Shop Doneer

Het feestmaal van God

Leestijd: 1 min.
Woord uit het Woord - dag 28

David begint Psalm 23 met de belijdenis dat de Heer zijn Herder is. Daarna, in vers 5, zegt hij tegen de Heer:
U maakt voor mij de tafel gereed voor de ogen van mijn tegenstanders; U zalft mijn hoofd met olie, mijn beker vloeit over.
Merk op dat alles wat de Heer voor ons doe (en voor David doet en voor iedereen die Hem als Herder heeft) plaatsvindt voor de ogen van onze tegenstanders… Het is belangrijk om te beseffen dat de aanwezigheid van onze vijanden voor God geen belemmering is om ons te zegenen, voor ons te zorgen, en alles voor ons te doen wat Hij heeft beloofd.
Als we worden geconfronteerd met tegenstand, gevaar, problemen en druk, is onze houding vaak: als ik maar niet zoveel gevaar, tegenstand en druk zou ervaren, dan kon ik gemakkelijker geloven dat God me kan helpen en dat Hij me kan zegenen. Maar ik wil graag dat je begrijpt dat het voor God een vreugde is om ons te zegenen temidden van druk en moeite. Het is ‘voor de ogen van onze tegenstanders’ dat God voor ons Zijn feestmaal gereed maakt.
Hij zegt tegen de vijanden: “Dit heb Ik bereid voor Mijn kinderen. Jullie kunnen er niet aan komen, jullie kunnen hen geen kwaad doen en jullie kunnen het niet van hen afpakken”.
Hij maakt de tafel voor ons gereed, Hij zalft ons hoofd met olie, de olie van de blijdschap in de Heilige Geest, en onze beker vloeit over.
Dus, in plaats van armer te worden door de druk van onze vijanden, ervaren we steeds meer overvloed midden in de druk, omdat de Heer met ons is. Hij is onze Herder.

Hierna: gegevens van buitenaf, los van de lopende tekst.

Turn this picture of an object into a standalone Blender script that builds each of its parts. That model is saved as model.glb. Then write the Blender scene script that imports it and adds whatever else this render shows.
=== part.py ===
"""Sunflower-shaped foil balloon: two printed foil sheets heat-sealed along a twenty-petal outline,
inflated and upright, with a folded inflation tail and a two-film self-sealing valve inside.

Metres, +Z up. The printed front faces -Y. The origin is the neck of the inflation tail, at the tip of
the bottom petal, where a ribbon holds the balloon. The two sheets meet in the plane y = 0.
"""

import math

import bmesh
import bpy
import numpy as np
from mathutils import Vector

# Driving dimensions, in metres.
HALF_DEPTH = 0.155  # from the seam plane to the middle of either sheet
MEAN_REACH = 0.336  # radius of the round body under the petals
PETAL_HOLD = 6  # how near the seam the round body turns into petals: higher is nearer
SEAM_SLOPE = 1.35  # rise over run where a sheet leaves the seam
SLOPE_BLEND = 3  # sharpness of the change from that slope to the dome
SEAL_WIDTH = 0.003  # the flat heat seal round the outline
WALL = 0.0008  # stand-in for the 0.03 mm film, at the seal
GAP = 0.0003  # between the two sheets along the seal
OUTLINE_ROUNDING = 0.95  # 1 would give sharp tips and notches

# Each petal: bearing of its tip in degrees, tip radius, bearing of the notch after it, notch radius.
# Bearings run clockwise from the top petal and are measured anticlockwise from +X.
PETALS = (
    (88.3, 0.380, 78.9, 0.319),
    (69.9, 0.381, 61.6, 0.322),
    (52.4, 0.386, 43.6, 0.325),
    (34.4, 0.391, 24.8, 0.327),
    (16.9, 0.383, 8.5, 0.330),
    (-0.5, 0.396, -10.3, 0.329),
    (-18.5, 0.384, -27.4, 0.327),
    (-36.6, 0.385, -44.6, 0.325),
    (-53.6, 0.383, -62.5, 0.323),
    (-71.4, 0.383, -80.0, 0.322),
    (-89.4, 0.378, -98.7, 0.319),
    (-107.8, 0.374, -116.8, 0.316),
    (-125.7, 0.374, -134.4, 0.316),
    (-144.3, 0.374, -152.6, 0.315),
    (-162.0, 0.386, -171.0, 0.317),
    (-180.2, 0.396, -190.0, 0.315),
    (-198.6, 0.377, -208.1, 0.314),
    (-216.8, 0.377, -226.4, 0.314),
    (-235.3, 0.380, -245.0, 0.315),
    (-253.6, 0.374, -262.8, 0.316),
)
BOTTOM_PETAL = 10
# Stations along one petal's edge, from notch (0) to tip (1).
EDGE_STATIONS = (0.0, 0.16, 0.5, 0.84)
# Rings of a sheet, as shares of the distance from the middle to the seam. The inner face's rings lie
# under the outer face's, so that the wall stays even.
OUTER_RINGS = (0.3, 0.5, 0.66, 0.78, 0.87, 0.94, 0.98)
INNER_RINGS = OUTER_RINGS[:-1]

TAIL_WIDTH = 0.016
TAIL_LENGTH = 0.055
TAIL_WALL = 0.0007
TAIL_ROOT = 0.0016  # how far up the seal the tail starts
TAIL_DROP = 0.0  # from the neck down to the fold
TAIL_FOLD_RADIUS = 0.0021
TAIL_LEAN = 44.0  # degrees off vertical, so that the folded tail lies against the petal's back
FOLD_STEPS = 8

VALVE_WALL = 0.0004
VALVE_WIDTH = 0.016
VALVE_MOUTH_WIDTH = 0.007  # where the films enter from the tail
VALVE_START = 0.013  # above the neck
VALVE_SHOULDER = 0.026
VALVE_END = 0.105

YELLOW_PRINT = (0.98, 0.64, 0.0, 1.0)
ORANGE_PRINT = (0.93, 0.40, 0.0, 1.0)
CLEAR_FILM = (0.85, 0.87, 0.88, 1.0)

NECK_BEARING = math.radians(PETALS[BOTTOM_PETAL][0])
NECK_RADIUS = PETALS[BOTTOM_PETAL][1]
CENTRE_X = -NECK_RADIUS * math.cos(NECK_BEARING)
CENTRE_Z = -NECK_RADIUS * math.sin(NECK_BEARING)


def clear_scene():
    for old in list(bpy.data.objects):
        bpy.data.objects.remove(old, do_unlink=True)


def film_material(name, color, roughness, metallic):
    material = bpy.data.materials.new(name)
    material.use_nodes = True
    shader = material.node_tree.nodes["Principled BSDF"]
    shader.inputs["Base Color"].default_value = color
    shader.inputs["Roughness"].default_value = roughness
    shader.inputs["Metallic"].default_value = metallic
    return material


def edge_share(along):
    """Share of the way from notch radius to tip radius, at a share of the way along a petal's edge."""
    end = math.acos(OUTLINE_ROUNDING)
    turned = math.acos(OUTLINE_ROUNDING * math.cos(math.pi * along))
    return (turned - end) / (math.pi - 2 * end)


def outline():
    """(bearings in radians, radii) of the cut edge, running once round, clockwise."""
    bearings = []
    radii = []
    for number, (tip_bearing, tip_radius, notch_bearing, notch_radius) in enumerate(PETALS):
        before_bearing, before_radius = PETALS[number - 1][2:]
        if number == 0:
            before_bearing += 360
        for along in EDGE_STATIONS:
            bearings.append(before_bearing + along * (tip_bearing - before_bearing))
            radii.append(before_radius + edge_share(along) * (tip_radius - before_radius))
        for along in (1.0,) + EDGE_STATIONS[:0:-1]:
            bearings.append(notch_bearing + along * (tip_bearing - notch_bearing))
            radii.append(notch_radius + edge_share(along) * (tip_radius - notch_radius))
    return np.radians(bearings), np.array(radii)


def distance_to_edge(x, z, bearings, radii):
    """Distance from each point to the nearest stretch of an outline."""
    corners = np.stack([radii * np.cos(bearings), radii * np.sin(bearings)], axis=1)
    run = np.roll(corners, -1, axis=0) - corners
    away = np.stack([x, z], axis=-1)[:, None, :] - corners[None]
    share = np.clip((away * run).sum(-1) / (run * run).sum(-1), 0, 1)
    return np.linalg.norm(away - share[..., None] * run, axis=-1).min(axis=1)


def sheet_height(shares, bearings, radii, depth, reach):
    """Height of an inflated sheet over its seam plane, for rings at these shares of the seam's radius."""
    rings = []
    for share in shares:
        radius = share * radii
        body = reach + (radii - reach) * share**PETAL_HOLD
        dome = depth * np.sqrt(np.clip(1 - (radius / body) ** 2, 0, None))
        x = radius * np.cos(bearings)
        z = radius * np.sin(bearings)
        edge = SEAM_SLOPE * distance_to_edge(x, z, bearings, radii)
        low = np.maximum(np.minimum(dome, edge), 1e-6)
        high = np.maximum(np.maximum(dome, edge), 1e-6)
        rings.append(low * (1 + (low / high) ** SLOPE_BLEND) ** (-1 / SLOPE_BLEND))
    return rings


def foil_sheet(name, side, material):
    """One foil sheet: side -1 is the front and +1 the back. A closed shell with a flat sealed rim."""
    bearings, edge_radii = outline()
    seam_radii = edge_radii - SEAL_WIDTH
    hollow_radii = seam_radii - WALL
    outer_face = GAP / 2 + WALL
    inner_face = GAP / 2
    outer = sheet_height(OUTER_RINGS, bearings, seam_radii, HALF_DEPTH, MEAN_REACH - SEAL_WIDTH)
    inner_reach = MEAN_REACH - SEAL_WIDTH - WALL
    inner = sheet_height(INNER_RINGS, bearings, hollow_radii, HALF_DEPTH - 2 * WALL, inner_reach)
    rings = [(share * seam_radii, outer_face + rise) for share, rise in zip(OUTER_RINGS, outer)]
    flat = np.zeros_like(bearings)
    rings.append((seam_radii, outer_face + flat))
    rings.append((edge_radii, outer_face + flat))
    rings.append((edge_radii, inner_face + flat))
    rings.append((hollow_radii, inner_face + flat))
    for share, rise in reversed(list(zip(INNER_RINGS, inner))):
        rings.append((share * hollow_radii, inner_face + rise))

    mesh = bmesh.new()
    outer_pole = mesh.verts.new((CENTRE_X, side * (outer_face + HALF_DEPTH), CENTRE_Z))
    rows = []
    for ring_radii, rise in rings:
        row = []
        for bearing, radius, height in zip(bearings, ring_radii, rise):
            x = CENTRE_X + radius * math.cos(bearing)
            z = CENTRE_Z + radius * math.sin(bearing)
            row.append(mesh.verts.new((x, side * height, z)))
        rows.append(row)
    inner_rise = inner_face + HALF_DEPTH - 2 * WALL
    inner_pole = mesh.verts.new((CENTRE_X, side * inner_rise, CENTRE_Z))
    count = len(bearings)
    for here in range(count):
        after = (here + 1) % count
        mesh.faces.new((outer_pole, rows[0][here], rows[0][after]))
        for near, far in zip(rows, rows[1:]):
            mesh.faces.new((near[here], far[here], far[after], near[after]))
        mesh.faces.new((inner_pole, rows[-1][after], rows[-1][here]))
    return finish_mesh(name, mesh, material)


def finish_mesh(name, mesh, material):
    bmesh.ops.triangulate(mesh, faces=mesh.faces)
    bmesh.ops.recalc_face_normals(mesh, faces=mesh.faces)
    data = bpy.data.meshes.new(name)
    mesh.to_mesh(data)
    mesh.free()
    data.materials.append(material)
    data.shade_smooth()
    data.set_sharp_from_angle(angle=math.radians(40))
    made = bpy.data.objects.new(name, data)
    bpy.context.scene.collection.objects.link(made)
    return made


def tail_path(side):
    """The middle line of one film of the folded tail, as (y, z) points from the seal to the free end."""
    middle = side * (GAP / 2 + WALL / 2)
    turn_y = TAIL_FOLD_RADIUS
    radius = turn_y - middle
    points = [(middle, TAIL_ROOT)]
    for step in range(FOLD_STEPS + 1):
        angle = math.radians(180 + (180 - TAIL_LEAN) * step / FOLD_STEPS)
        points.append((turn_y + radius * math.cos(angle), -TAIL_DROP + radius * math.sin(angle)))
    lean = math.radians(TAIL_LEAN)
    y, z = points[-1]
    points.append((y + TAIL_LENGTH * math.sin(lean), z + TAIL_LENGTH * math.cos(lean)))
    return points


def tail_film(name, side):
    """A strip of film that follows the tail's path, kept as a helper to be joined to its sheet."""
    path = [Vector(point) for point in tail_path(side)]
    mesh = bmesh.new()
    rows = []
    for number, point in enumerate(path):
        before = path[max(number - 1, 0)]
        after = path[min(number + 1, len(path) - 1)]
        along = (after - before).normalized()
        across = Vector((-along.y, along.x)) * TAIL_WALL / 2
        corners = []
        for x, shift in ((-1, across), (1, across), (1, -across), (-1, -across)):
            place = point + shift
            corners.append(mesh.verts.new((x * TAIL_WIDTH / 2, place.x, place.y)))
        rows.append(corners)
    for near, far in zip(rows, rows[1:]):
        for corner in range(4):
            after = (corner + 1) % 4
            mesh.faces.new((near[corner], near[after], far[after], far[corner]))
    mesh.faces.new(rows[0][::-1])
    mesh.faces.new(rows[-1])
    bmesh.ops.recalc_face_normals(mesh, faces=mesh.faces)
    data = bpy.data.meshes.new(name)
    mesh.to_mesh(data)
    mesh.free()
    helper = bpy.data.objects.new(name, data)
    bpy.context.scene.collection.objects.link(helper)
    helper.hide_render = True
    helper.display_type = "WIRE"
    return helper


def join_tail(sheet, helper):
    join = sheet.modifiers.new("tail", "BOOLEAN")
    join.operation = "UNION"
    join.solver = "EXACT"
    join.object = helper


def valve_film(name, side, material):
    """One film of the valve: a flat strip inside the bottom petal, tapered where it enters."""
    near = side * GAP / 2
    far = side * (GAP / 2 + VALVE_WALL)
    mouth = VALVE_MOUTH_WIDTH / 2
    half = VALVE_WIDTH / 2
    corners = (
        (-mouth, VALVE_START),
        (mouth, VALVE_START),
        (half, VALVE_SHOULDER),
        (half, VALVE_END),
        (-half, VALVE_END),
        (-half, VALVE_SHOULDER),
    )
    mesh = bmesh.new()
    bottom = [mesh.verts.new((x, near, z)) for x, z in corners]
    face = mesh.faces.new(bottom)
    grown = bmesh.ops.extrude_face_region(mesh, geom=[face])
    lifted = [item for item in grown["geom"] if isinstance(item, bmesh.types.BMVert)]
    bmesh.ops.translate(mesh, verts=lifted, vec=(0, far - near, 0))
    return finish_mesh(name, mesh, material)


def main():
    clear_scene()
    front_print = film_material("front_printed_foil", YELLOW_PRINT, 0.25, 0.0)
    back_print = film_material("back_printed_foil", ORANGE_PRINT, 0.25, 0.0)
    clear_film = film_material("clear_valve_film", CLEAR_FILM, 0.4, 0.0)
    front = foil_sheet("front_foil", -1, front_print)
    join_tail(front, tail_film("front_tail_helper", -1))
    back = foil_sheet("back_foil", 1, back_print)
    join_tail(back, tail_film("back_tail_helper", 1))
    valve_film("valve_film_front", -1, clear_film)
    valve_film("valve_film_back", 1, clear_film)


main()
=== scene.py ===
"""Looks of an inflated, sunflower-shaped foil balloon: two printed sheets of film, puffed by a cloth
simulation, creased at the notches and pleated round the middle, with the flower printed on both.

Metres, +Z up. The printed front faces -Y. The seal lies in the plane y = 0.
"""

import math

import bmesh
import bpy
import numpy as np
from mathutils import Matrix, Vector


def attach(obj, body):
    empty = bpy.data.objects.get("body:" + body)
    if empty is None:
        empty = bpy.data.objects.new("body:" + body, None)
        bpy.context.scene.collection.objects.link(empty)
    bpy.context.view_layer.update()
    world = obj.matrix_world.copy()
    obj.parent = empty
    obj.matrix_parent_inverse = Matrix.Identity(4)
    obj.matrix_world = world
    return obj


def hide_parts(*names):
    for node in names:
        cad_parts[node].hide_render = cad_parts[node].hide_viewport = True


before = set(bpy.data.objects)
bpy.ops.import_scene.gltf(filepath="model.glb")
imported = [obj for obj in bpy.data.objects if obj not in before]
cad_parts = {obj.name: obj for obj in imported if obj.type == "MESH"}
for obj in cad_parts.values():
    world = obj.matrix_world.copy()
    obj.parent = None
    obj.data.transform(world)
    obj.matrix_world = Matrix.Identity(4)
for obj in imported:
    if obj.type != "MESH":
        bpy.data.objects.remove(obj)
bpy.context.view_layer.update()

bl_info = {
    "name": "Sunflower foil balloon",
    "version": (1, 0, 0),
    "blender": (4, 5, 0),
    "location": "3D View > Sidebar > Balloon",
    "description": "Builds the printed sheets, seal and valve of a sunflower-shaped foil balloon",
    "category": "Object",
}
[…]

Hemelse Vader, wat een geweldige rijkdom is het, dat wat voor druk, moeite, ziekte of problemen ik ook ervaar, U zalft mijn hoofd met olie die mijna denken verlicht door de kracht van Uw heerlijke Heilige Geest. Dank U wel, lieve Vader! Ik geef mijzelf vandaag opnieuw aan U over! Amen.